Exercise brief: Find the string "JSON" in the entries and copy each line that has it.
=====
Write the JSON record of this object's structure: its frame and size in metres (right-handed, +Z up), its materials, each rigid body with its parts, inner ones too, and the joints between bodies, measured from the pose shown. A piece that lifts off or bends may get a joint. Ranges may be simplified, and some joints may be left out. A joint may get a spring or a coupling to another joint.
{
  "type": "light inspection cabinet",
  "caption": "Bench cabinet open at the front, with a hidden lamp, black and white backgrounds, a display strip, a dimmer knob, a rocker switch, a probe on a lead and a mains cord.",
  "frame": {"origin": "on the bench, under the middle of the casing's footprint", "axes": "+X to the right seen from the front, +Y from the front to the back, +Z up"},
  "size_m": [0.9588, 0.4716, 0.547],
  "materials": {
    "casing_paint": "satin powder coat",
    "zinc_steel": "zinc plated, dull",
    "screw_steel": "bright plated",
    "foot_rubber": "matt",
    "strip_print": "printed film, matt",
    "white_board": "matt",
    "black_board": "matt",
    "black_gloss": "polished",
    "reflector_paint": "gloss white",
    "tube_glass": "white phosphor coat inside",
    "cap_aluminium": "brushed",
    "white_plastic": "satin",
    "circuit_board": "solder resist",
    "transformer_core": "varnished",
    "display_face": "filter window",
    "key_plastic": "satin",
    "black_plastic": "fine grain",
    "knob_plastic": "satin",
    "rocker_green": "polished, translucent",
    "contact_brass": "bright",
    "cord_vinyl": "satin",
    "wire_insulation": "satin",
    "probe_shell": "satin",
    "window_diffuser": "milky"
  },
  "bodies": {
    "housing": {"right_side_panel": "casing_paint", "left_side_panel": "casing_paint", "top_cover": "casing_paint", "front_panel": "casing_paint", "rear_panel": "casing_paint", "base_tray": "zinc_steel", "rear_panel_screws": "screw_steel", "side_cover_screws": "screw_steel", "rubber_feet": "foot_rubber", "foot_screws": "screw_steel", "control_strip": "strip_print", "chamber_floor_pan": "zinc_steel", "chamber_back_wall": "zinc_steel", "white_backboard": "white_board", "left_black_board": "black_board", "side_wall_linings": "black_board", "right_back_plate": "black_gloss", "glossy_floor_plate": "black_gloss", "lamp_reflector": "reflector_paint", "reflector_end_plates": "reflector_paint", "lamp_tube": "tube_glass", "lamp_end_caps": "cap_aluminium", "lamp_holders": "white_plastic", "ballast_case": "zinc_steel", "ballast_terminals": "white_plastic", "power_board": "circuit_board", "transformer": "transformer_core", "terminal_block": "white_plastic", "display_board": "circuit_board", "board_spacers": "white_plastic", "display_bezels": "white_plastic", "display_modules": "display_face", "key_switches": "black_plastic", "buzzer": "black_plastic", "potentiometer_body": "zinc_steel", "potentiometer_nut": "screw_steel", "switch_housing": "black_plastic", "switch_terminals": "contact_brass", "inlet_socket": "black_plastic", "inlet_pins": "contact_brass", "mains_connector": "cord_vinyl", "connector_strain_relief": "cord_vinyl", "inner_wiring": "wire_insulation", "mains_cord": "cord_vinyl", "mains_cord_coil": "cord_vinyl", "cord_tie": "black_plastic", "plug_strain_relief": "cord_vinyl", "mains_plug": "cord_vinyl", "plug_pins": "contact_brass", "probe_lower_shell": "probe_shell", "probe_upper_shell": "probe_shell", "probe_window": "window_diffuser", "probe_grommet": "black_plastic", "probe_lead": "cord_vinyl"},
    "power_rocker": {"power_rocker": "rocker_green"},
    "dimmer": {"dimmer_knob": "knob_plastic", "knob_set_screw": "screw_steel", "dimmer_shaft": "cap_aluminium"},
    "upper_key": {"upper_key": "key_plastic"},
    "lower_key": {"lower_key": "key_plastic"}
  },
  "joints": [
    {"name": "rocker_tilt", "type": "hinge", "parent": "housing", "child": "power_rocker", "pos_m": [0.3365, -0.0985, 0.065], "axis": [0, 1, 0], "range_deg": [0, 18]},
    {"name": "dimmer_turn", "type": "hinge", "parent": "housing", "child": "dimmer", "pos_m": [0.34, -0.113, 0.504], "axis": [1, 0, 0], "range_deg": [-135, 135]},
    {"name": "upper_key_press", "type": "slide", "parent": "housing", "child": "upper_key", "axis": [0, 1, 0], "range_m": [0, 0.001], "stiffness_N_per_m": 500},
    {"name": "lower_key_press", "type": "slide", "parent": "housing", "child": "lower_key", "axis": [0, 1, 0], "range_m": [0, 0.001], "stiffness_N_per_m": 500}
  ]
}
=====
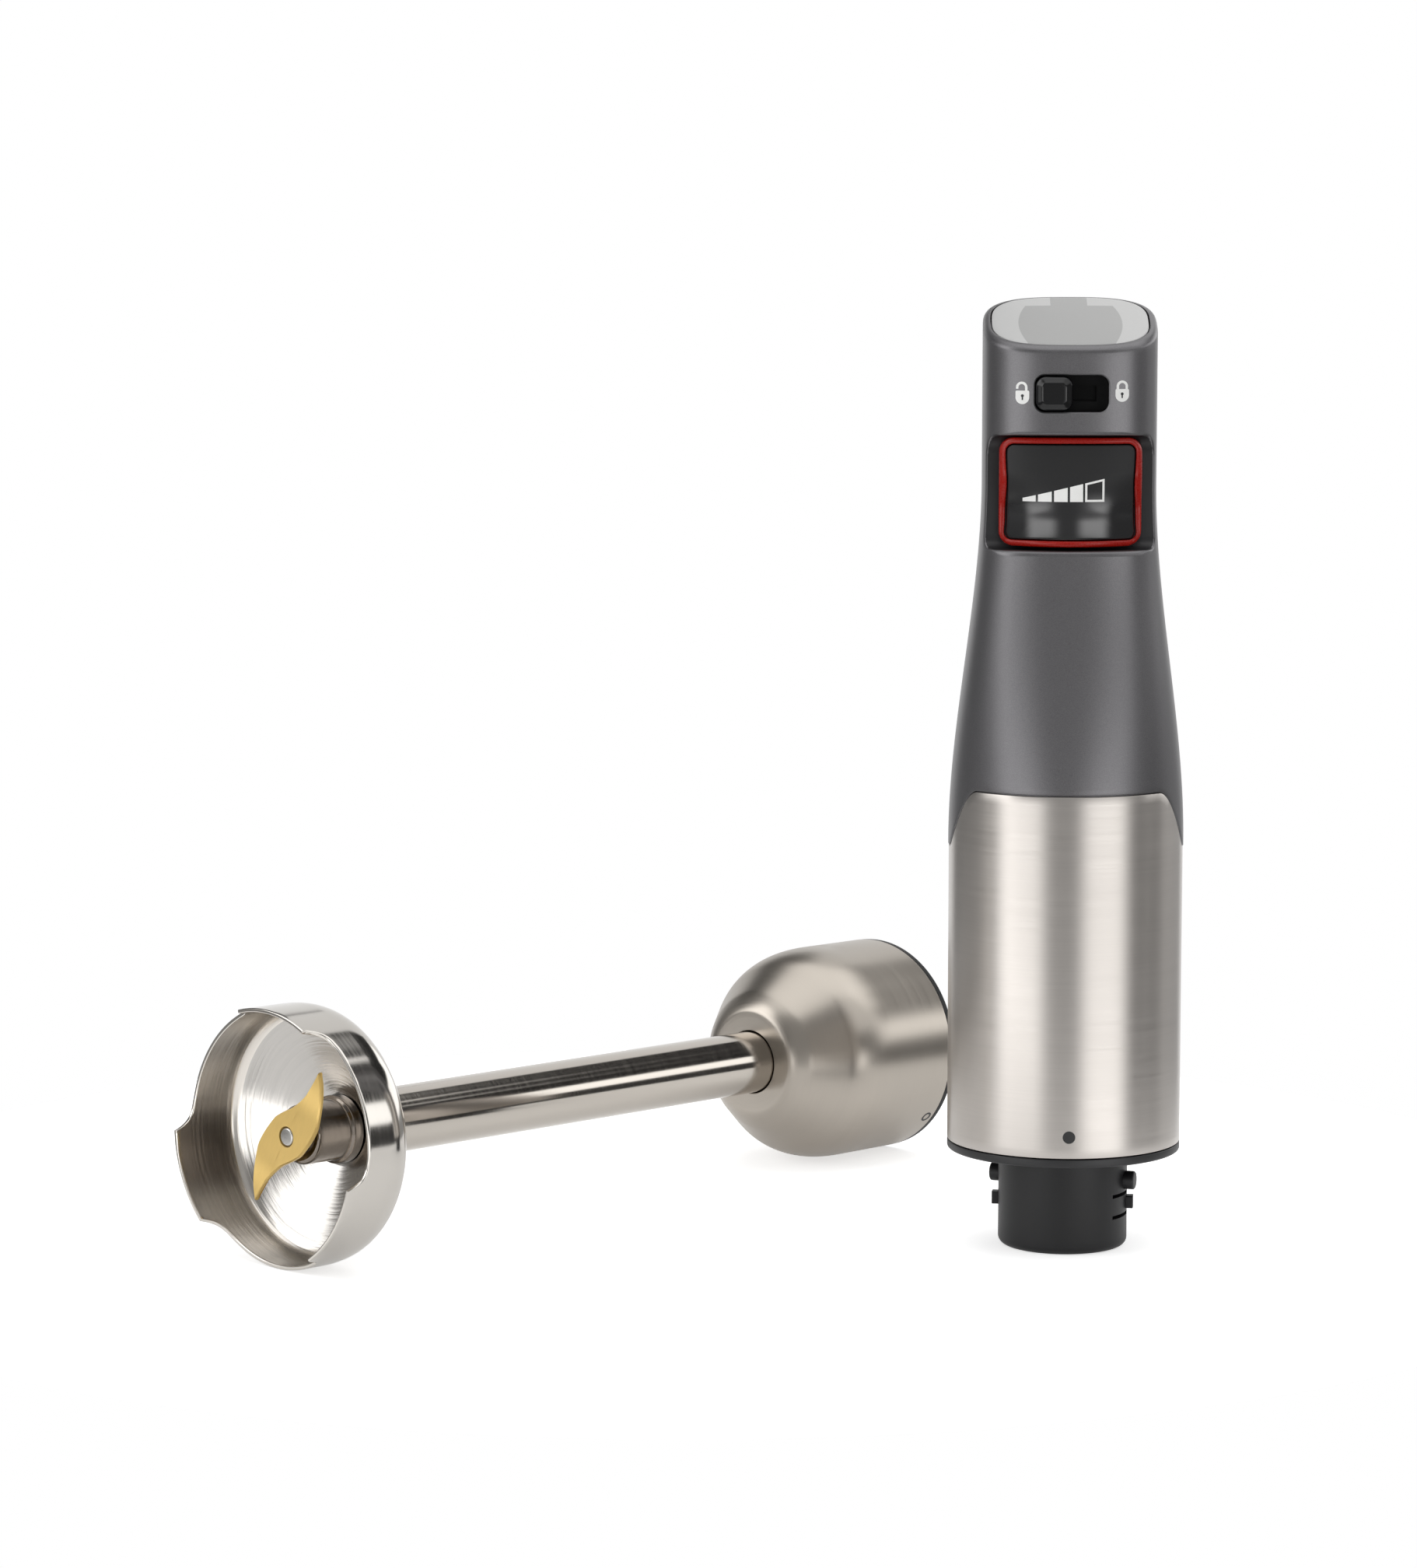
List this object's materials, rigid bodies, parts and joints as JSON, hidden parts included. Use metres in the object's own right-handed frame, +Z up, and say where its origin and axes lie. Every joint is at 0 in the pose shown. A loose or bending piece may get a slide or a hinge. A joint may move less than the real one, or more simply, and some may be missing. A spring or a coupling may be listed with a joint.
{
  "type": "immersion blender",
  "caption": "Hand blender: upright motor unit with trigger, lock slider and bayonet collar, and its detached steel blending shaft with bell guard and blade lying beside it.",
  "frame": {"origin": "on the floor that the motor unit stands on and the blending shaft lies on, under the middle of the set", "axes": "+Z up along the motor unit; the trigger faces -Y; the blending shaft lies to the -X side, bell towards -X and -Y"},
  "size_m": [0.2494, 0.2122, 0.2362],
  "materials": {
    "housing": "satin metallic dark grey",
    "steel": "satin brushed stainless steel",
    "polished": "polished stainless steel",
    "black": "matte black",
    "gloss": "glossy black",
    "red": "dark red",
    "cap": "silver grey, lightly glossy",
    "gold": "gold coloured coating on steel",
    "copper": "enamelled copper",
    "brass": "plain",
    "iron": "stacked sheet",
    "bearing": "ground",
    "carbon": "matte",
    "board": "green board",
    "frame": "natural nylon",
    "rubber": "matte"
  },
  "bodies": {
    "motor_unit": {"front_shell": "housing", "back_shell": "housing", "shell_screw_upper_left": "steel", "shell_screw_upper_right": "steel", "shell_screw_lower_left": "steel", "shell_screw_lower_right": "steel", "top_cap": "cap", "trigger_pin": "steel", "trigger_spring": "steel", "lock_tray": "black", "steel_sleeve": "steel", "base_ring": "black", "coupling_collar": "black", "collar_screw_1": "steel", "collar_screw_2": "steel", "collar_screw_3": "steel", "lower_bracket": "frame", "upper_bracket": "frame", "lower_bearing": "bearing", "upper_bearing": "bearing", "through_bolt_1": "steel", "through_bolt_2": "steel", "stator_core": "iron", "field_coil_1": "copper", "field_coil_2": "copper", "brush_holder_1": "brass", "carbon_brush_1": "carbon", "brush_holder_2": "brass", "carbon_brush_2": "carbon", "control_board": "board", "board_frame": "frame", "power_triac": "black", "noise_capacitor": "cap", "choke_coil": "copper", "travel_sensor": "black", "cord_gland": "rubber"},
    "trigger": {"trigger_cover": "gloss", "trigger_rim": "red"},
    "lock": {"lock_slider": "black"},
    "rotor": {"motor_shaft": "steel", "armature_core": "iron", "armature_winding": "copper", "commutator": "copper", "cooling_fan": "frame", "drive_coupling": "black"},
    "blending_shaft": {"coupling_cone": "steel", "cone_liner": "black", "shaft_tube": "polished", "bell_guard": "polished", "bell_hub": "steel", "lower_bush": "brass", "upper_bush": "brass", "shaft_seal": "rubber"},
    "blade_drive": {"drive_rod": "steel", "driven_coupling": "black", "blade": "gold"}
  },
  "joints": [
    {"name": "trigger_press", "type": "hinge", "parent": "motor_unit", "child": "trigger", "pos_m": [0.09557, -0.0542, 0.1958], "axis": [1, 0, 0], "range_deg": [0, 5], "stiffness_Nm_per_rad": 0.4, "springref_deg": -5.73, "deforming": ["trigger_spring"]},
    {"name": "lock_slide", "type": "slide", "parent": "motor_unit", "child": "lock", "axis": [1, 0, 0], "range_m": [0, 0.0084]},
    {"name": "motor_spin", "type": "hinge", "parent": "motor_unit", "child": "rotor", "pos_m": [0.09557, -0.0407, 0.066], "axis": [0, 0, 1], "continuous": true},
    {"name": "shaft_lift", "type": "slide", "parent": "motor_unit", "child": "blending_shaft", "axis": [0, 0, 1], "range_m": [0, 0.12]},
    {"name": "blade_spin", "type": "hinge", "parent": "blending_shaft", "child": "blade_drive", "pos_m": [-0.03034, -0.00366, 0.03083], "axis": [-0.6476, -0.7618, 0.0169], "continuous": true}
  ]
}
=====
Correct result:
Write the JSON record of this object's structure: its frame and size in metres (right-handed, +Z up), its materials, each rigid body with its parts, inner ones too, and the joints between bodies, measured from the pose shown. A piece that lifts off or bends may get a joint. Ranges may be simplified, and some joints may be left out. A joint may get a spring or a coupling to another joint.
List this object's materials, rigid bodies, parts and joints as JSON, hidden parts included. Use metres in the object's own right-handed frame, +Z up, and say where its origin and axes lie. Every joint is at 0 in the pose shown. A loose or bending piece may get a slide or a hinge. A joint may move less than the real one, or more simply, and some may be missing. A spring or a coupling may be listed with a joint.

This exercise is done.